A few other ideas (for all, since it seems no one knows them). If a man is escorting a lady outside of his own home, she should walk on his left, so that his sword-arm is free. Old traditions. If a man is escorting a lady within his own home or anyplace he wishes to indicate that he feels safe, she should walk on his right. For instance, if I were in the Browning Center with a girl, she should walk on the right. But if I were in the Union Building, she should walk on the left.
Let me conclude with warnings: First, whatever you do, be totally honest and forgiving. Nothing else really matters. Second, Men: Don't ever make a big deal of chivalrous behavior. That spoils the effect entirely. Just do it. Third, everyone: don't ever say, "Chivlary is dead." Remember that whenever anyone says, "I don't believe in faeries" one dies. Fourth, NEVER, NEVER, NEVER, NEVER, NEVER compliment another person by putting yourself down. Your relationship with yourself is far more important than your relationship with anybody else; and as Oscar Wilde so eloquently put it, "To love oneself is the beginning of a life-long romance."

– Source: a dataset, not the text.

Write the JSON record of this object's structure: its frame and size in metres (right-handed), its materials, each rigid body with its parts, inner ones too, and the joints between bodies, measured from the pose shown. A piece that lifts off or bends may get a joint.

*I invented the word, or so I thought. I had no idea it was a Botanical Term. It still conveys my meaning.

Recommended Reading and Viewing:
"Men are from Mars, Women are from Venus" (Or the other way round, I don't recall) by John Gray (Ph. D)
"The Road Less Travelled" by M.Scott Peck (It's rough, but it's worth it)
"Idylls of The King" Alfred, Lord Tennyson
"The Age of Chivalry" Thomas Bulfinch
"Sir Gawaine and the Green Knight" J.R.R. Tolkien has done a fine translation

If you're interested in an excellent book about the effects of our culture on young girls, I recommend "Reviving Ophelia" by Mary Pipher.

"Uncorked" - film - not really related, but the best movie EVER ("...Dang it", as B.G. would say)
Nota Bene: I have the greatest respect for Dr. Palumbo. You all know that.